4. Date: The local time and date when the message was originally sent.
5. CC: Stands for carbon copy. It contains email address(es) of those who will receive a copy of the message in addition to the receiver(s) mentioned in the ‘To’ field.
6. Message-ID: It shows the number assigned to the message by the mail program at the host machine.
7. A series of received: These are the lines, showing details of the systems through which the email has passed (useful for troubleshooting if the mail bounces back).
8. A reply-to: It gives the preferred address for replies (usually, but not always the same as the sender’s address).
Blank spaces are not allowed in an email address. Also, an email address is not case-sensitive.
Body: The body of an email contains the message itself mostly in text form. An account may be configured to automatically assign a signature (of the user) at the end. Signature is the text appearing at the end of the body by default in each message. Normally, it is the name of the sender and other contact details.
1. Email is based on push technology, i.e., email is delivered to the recipient so they don’t have to work to get it and they just need to open their inbox to access the email.
2. Most of the email clients do offer to create MIME (Multipurpose Internet Mail Extensions) and HTML emails with colorful fonts, graphics and links.

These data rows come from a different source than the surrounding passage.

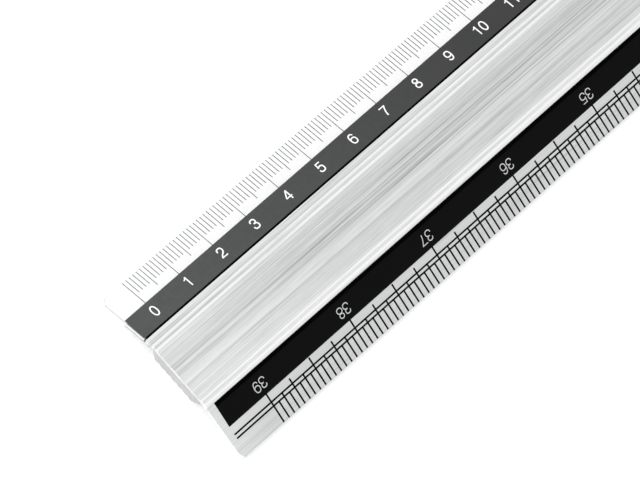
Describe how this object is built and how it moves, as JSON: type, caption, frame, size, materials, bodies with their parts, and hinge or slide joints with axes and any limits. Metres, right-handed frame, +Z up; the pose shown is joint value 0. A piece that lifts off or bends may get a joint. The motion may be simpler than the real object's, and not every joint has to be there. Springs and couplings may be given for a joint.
{
  "type": "drawing ruler",
  "caption": "Flat aluminium drawing ruler with a shallow roof section, a clear acrylic metric scale edge, an inch scale facet and a ribbed anti-slip strip underneath.",
  "frame": {"origin": "middle of the ruler's length and width, in the plane of the rib crests it rests on", "axes": "+X along the ruler from the metric zero end to the hundred end, +Y towards the clear metric edge, +Z up out of the printed face"},
  "size_m": [1.0126, 0.042, 0.0054],
  "materials": {
    "brushed_aluminium": "clear anodised, brushed along the length",
    "clear_acrylic": "clear polished acrylic that carries the printed metric scale",
    "black_film": "black double-sided bonding film",
    "grey_rubber": "matt light grey, moulded",
    "scale_ink": "screen-printed ink"
  },
  "bodies": {
    "root": {"aluminium_profile": "brushed_aluminium", "clear_scale_strip": "clear_acrylic", "strip_bonding_film": "black_film", "anti_slip_strip": "grey_rubber", "anti_slip_bonding_film": "black_film"}
  },
  "joints": []
}
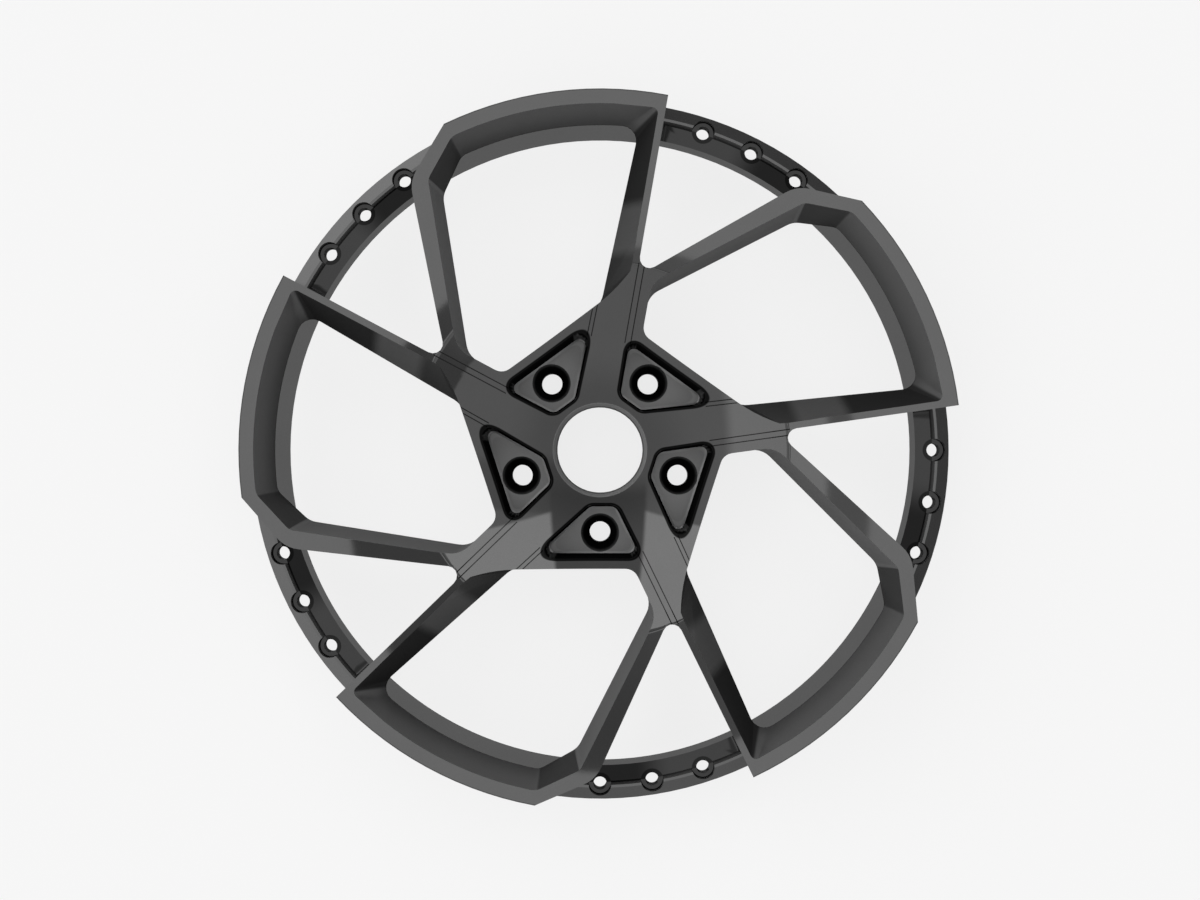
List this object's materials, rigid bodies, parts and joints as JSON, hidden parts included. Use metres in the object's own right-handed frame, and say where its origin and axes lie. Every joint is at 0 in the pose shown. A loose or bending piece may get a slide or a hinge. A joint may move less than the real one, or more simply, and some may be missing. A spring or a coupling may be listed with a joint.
{
  "type": "split rim wheel centre",
  "caption": "One-piece centre of a split rim wheel with open swept petals on split stems, a pentagonal hub with pocketed lug seats, and a drilled ring for the rim halves.",
  "frame": {"origin": "on the axis, at the rear mounting face of the hub, which is the lowest plane", "axes": "+Z along the wheel's axis out of its face, +Y along the middle of one stem; the wheel lies on its hub pad with the face up"},
  "size_m": [0.4782, 0.4782, 0.0754],
  "materials": {
    "wheel_centre": "forged aluminium under dark anthracite satin paint"
  },
  "bodies": {
    "root": {"wheel_centre": "wheel_centre"}
  },
  "joints": []
}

3. The email account can be set to remind an upcoming event.
4. The accounts do offer facility for spell check while writing and email.
5. Any kind of document including multimedia objects can be sent through an email as attachments.
However, the maximum size of the object, which can be attached or received is fixed and set by the service providers.
6. An email collates threads of communication on a single subject. Therefore, it sometimes acts as time stamped proof of communication. Gmail of Google offers this service.
7. A message can be saved or printed along with all communication details.
8. A list of contacts (along with other details, such as phone number, fax, etc.) can be created within an account with an ease to recall any nickname associated with each email address. Hence, the user only has to enter one word for an email, instead of the full address.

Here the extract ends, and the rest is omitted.